Many of you followed the saga of the Grant Support Index. As you know, NIH senior leadership withdrew that concept following substantial external comment and criticism. Leadership has now replaced it with the Next Generation initiative. Both the retired GSI concept and the new Next Generation initiative are a response to language in the Cures Act, passed late in 2016, calling on NIH to substantially reshape the research workforce to bring in a larger, younger generation of grantees.

As you can read from the new website, and if you have been following the Open Mike blog, NIH is putting a particular focus on early-stage investigators (ESI) and working with its Institutes and Centers to ensure that most ESI applications scoring to the 25th percentile receive funding. That explains another part of our new funding table. We are paying most ESI R01 applications to the 25th percentile. ($500k and over ESI applications are paid only to the 22nd percentile). That was not a tough call for us.

Second theme, Part B

The Next Generation policy from NIH is also emphasizing (usually) first-renewal R01 applications from former ESIs. Reflecting that change, we are paying former ESI first-renewal applications to the 25th percentile, too.

Third theme: How is NIA adding to NIH’s Next Generation policies?

We are continuing some emphasis on new investigators who are not ESIs (No R01s yet, but more than 10 years beyond research training) and adding an emphasis for first-renewal applications from formerly new investigators. That translates to an 18th percentile pay line for both new investigator and first-renewal applications from former new investigators.
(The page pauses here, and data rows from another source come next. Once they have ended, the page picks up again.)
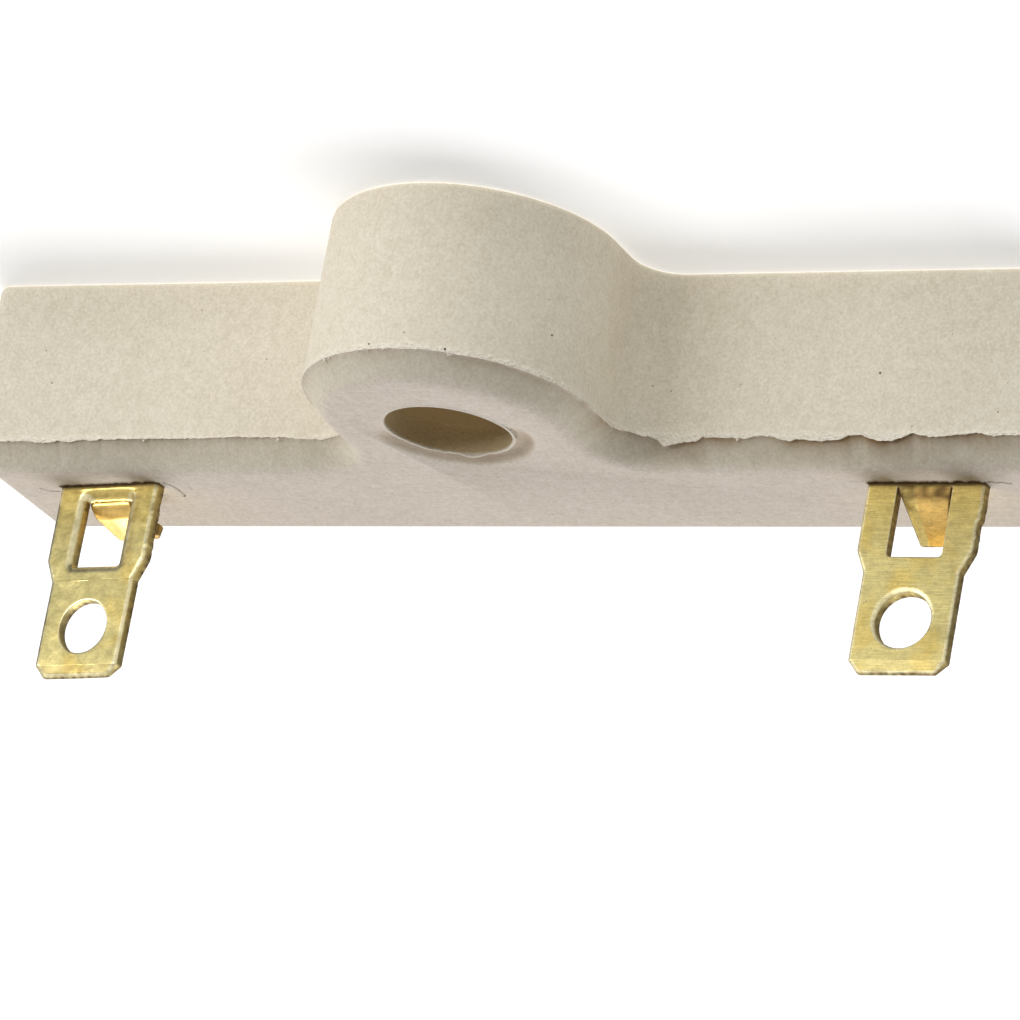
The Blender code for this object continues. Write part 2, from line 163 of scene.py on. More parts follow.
class CementSettings(bpy.types.PropertyGroup):
    roughness: length("Roughness height", "Height of the cement's trowelled lumps", 0.02 * MM)
    lip: length("Lip height", "Height of the cement's torn lip along a blade", 0.09 * MM)
    crack_depth: length("Crack depth", "Depth of the cement's hairline cracks", 0.12 * MM)


class TerminalSettings(bpy.types.PropertyGroup):
    blade_width: length("Blade width", "Width of the quick-connect blade", 6.35 * MM)
    shank_width: length("Shank width", "Width of the shank below the blade", SHANK_WIDTH)
    hole_radius: length("Hole radius", "Radius of the hole in the blade", 1.8 * MM)
    coin_depth: length("Coined depth", "How far the left blade is coined thinner than its shank", 0.07 * MM)
    brass_tone: colour("Brass colour", "Colour of clean brass", (0.76, 0.65, 0.28))
    gold_tone: colour("Golden patches", "Colour of the brass where it has turned golden", (0.80, 0.61, 0.19))
    # Painted highlight: the rolled edges are lightened to this colour, partly their burnish
    highlight_and_burnish_tone: colour("Highlight_and_burnish colour", "Colour of the edges that the die rubbed bright", (0.96, 0.87, 0.55))
    tab_tone: colour("Tab colour", "Colour of the bent locking tab", (0.90, 0.60, 0.19))
    # This colour paints shade and dark reflections on the brass as well as its tarnish
    stain_and_shade_tone: colour("Stain_and_shade colour", "Colour of the tarnish and of the sheared edges", (0.135, 0.075, 0.018))


class CoilSettings(bpy.types.PropertyGroup):
    wire: length("Wire diameter", "Diameter of the resistance wire", 0.9 * MM)
    diameter: length("Coil diameter", "Middle diameter of the wound coil", 5.4 * MM)
    turns: IntProperty(name="Turns", description="Number of turns, an odd number", default=25, min=3)
    tone: colour("Wire colour", "Colour of the oxidised resistance wire", (0.30, 0.275, 0.25))


class StageSettings(bpy.types.PropertyGroup):
    floor_tone: colour("Floor colour", "Colour of the plain pale floor", (0.86, 0.86, 0.86))
    front_power: strength("Front lamp", "Power of the low front lamp", 1.04, unit="POWER")
    back_power: strength("Back lamp", "Power of the lamp above the back", 2.75, unit="POWER")
    ambient: strength("Ambient", "Strength of the studio's soft fill", 0.1)
    glow: strength("Floor glow", "Light that the pale floor throws back on walls", 0.74)
    lift: strength("Floor lift", "What brings the lit floor up to white", 0.45)


# Plane geometry


def arc(centre, radius, start, end, steps):
    """Points from one angle to the other, ends included."""
    points = []
    for step in range(steps + 1):
        angle = math.radians(start + (end - start) * step / steps)
        points.append((centre[0] + radius * math.cos(angle), centre[1] + radius * math.sin(angle)))
    return points


def between(start, end, count):
    """Evenly spaced points inside a straight run, its ends left out."""
    return [
        (start[0] + (end[0] - start[0]) * k / count, start[1] + (end[1] - start[1]) * k / count)
        for k in range(1, count)
    ]


def rounded_loop(corners, step):
    """A closed loop through (x, y, radius) corners, each rounded by its radius, with points about a step apart."""
    loop = []
    count = len(corners)
    for index, (x, y, radius) in enumerate(corners):
        here = Vector((x, y))
        before = (Vector(corners[index - 1][:2]) - here).normalized()
        after = (Vector(corners[(index + 1) % count][:2]) - here).normalized()
        turn = math.pi - before.angle(after)
        tangent = radius * math.tan(turn / 2)
        start = here + before * tangent
        centre = here + (before + after).normalized() * (radius / math.cos(turn / 2))
        spoke = start - centre
        side = 1 if before.cross(after) < 0 else -1
        steps = max(3, round(radius * turn / (step * 0.6)))
        if loop:
            gap = (start - Vector(loop[-1])).length
            loop += between(loop[-1], start, max(1, round(gap / step)))
        for part in range(steps + 1):
            spun = spoke.copy()
            spun.rotate(Matrix.Rotation(side * turn * part / steps, 2))
            loop.append(tuple(centre + spun))
    gap = (Vector(loop[0]) - Vector(loop[-1])).length
    return loop + between(loop[-1], loop[0], max(1, round(gap / step)))


def box_corners(half_x, half_y):
    return (half_x, half_y), (-half_x, half_y), (-half_x, -half_y), (half_x, -half_y)


def offset_loop(loop, distances):
    """The loop moved to its left, each point by its own distance."""
    moved = []
    count = len(loop)
    for index in range(count):
        here = Vector(loop[index])
        before = (here - Vector(loop[index - 1])).normalized()
        after = (Vector(loop[(index + 1) % count]) - here).normalized()
        middle = (before + after).normalized()
        left = Vector((-middle.y, middle.x))
        moved.append(tuple(here + left * (distances[index] / max(0.5, middle.dot(after)))))
    return moved


def from_table(table, x):
    """Straight-line interpolation in a table of (x, value) pairs."""
    if x <= table[0][0]:
        return table[0][1]
    for (x0, v0), (x1, v1) in zip(table, table[1:]):
        if x <= x1:
            return v0 + (v1 - v0) * (x - x0) / (x1 - x0)
    return table[-1][1]


def smooth_step(low, high, value):
    share = min(1.0, max(0.0, (value - low) / (high - low)))
    return share * share * (3 - 2 * share)


def ripple(x, y, z, size):
    """Smooth noise from -1 to 1 whose lumps are about one size across."""
    return noise.noise(Vector((x / size, y / size, z / size)))


# Meshes


def new_piece(name, mesh):
    obj = bpy.data.objects.new(name, mesh)
    bpy.context.scene.collection.objects.link(obj)
    return obj


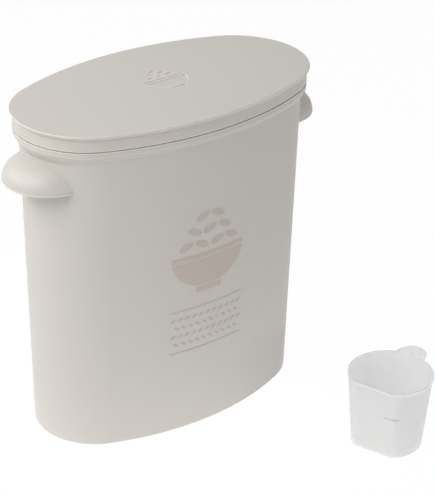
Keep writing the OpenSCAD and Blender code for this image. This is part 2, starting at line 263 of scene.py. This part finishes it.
def cup_plastic():
    """Thin natural polypropylene: milky and half see-through, and denser at its rim, edges and outline,
    where its colour darkens partly for the longer way through the plastic and partly as painted shade.
    """
    material, tree, shader = new_material("cup_plastic")
    grain = place_effect(tree, GRAIN, scale=900.0, tone_depth=0.02)
    marks = place_effect(tree, HANDLING, roughness=0.30, amount=0.02)
    edges = place_effect(tree, EDGES, width=0.001, lift=0.1)
    # a wall seen at a slant is a longer way through the plastic; the darker colour there is partly that and
    # partly painted shade along the outline
    facing = add(tree, "ShaderNodeLayerWeight", {"Blend": 0.5}), "Facing"
    slant = ranged(tree, facing, from_ends=(SLANT_BEGINS, 1.0))
    colour = add(tree, "ShaderNodeMix", {
        MIX_SHARE: slant, MIX_FIRST: product(tree, CUP_CLEAR, (grain, "Tone")), MIX_SECOND: CUP_DEPTH_AND_SHADE,
    }, data_type="RGBA")
    at_edges = ranged(tree, (edges, "Edge"), to_ends=(WALL_DENSITY, EDGE_DENSITY))
    at_slant = maths(tree, "MULTIPLY", slant, SLANT_DENSITY)
    fill(tree, shader, {
        "Base Color": (colour, MIX_RESULT),
        "Roughness": (marks, "Roughness"),
        "Alpha": maths(tree, "MAXIMUM", at_edges, at_slant),
        "Normal": bumped(tree, (grain, "Height"), strength=0.15, distance=0.00004),
        "IOR": PLASTIC_IOR,
        "Subsurface Weight": 0.7,
        "Subsurface Radius": (0.006, 0.006, 0.006),
        "Subsurface Scale": 1.0,
    })
    return material


TUB = tub_plastic()
LID = lid_plastic()
INK = pad_print_ink()
SEAL = silicone()
WIRE = drawn_wire()
CUP = cup_plastic()

for node_name, material in (
    ("bin_body", TUB), ("lid_collar", LID), ("flip_panel", LID),
    ("rim_seal", SEAL), ("panel_gasket", SEAL),
    ("hinge_pin_left", WIRE), ("hinge_pin_right", WIRE), ("measuring_cup", CUP),
):
    for slot in NODES[node_name].material_slots:
        slot.material = material


# ---------------------------------------------------------------- pieces that ride on the part

MERGE_DISTANCE = 0.01 * MM


def add_piece(name, mesh, material, body):
    """Turns a bmesh into a named piece that rides on a body."""
    bmesh.ops.remove_doubles(mesh, verts=mesh.verts, dist=MERGE_DISTANCE)
    data = bpy.data.meshes.new(name)
    mesh.to_mesh(data)
    mesh.free()
    data.materials.append(material)
    piece = bpy.data.objects.new(name, data)
    bpy.context.scene.collection.objects.link(piece)
    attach(piece, body)


# ---------------------------------------------------------------- front print

# The tub's front wall, in millimetres: part of a cone about an upright axis behind it
WALL_CENTRE_Y = 177.3
WALL_RADIUS_AT_RIM = 252.8
WALL_LEAN = 6.0
WALL_TOP = 267.9

# Millimetres on that wall: x along it from the middle of the print, z up from the floor
PRINT_X = -5.5
PRINT_PROUD = 0.08
STRIP_STEP = 4.0
BOWL_TOP = 173.0
BOWL_HALF_WIDTH = 38.0
BOWL_DEPTH = 31.0
BOWL_ROUNDNESS = 0.96
BOWL_LIP = 4.3
BOWL_GAP = 1.9
BOWL_SLICES = 14
FOOT_HALF_WIDTH = 13.0
FOOT_HEIGHT = 4.5
HEAP_ROWS = (4, 3, 2)
HEAP_GRAIN = (15.0, 6.6)
HEAP_PITCH = 16.0
HEAP_FOOT = 9.0
HEAP_RISE = 13.0
HEAP_TILT = 22.0
BORDER_HALF_WIDTH = 38.0
BORDER_TOP = 121.0
BORDER_BOTTOM = 80.0
BORDER_RULE = 1.1
BORDER_ROWS = 4
BORDER_ROW_GRAINS = 11
BORDER_GRAIN = (6.0, 2.3)
BORDER_PITCH = 7.0
BORDER_TILT = 32.0

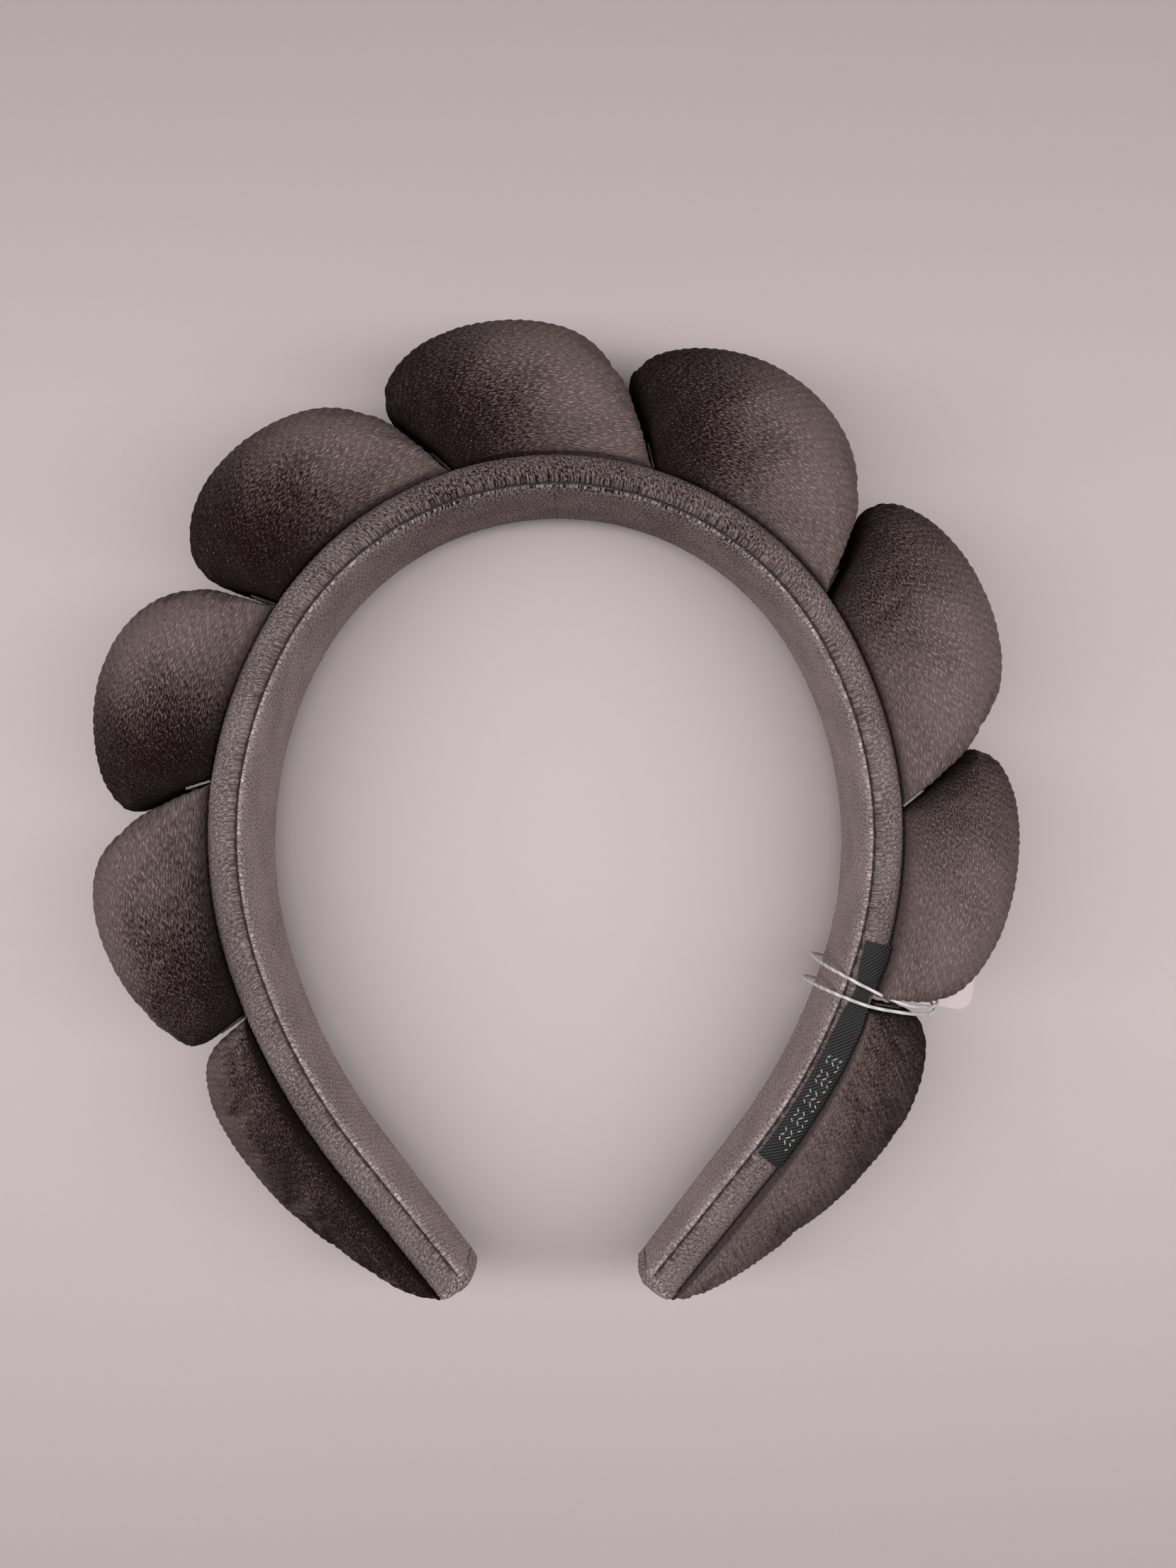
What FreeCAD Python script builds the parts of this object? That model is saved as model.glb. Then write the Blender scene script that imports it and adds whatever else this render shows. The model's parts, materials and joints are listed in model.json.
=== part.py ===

The bigger news is NIA’s career award line. As we see the need to seed the next crop of early-stage and new investigators, we’re expanding our career award portfolio. Our general pay line of 22 is beyond any career award pay line in recent years. That small change in the score reached hides the fact that substantial numbers of applications are now being paid that would not have been paid previously. (Many applications achieve scores around 20).

A cliff-hanger conclusion

The final question is whether this July pay line table is the final episode of the complex drama of our funding line. Stay tuned, we’ll have another post. Most likely it will be an exciting tale of R56 (short-term, high-priority) awards and will carry news of the famous AD PARs. It may have one or two other plot twists. As all good dramas should!

Budget Funding Policy Pay Lines

Comments

Submitted by JoAnne Goodnight on August 02, 2017

Robin,
As always, your blog is very useful. Does NIH plan to issue a Guide Notice explaining the NGI policy or will each Institute publicize the information/plans via their own websites/blogs?

You can find a link to the NIH site explaining the Next Generation policy in my post. There is also a link to Mike Lauer’s own post on the topic. I don’t think NIH will issue a separate Guide notice as individual Institute policies will differ.

Submitted by Arlan Ricahrdson on August 02, 2017

I think it is very important to give new investigators this help in getting funded. Will this have a negative effect on the funding level of other investigators who are mid career (or like myself, late career).

We are giving advantage in our funding line to first-time renewing investigators. If that is mid-career then that is some protection. And any advantage provided to one group necessarily reduces the funds available to everyone else. So it will have some effect on senior investigators. It may be in the order of a one or two point tightening in the funding line.

Submitted by George M. Martin on August 02, 2017

I congratulate NIA on having taken constructive actions to help the further development of early stage investigators, as they are our future. If and when our budgets begin to grow substantially, I would love to see a subset of very promising ESI get career development awards (e.g., 7 year Merit Awards), as that will provide a degree of security that has been lacking, given the paucity of tenured positions at our academic institutions. Another dream would be a revival of AFAR's Mid-Career Award - grants to those few who DO achieve tenure as Associate Professors, opportunities to pursue new and novel high-risk but potentially high-yield research projects.